Y es que hablar de Una buena persona es hacerlo de Florence Pugh, una actriz descomunal que sobresale por encima de cualquier proyecto que le propongan. Uno de los grandes alicientes de la cinta es precisamente el de verla sortear diálogos y situaciones que, en manos de cualquier otra, correrían el riesgo de convertir la gravedad en impostación. Atormentada por un accidente de tráfico que le costó la vida a su cuñada, con toda su vida del revés y luchando contra una adicción a los calmantes, la Allison de Pugh oscila con habilidad entre la dignidad y el patetismo, entre la esperanza y la desolación, y en el proceso confiere credibilidad a una historia que, de otro modo, resultaría abrumadora.

Todo esto, claro, es mucho más fácil cuando se tiene al lado a un veterano de lujo como es Morgan Freeman. Su personaje, el exsuegro de Allison, es un hombre complejo que, pese a su empeño por perdonar (y ayudar) a la responsable de la muerte de su hija, esconde demasiados fantasmas como para que el título de “buena persona” no despierte dudas en el espectador. El mérito de Zach Braff consiste en cederle la brújula moral de la historia a un anciano tan atormentado como la protagonista o más, pero al que el paso de los años ha concedido una claridad sanadora. La cuestión no es si se puede olvidar el dolor que sufrimos y cometemos en nuestra vida, sino más bien si es justo. Y en esa duda, en ese resquicio donde anidan el autodesprecio y el odio, es donde Una buena persona se crece.

Así pues, y elevada gracias a la idoneidad de su reparto, la película acierta tanto en el planteamiento de sus temas como en la plasmación de un dilema moral que permanece en la memoria tiempo después del visionado.

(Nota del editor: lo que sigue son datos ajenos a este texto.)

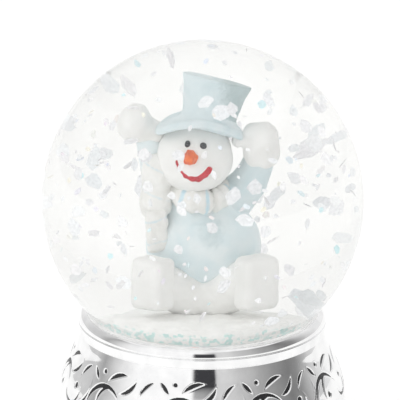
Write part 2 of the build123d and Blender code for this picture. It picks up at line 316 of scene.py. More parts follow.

Por desgracia, la forma no está del todo a la altura del mensaje, e incluso este se ve lastrado por la inclemencia de un guion que mide mal los momentos de descanso y se atropella hacia el final. Con todo, Una buena persona tiene la virtud de involucrar al espectador en lugar de limitarse a buscar sus simpatías o, peor aún, sus lágrimas.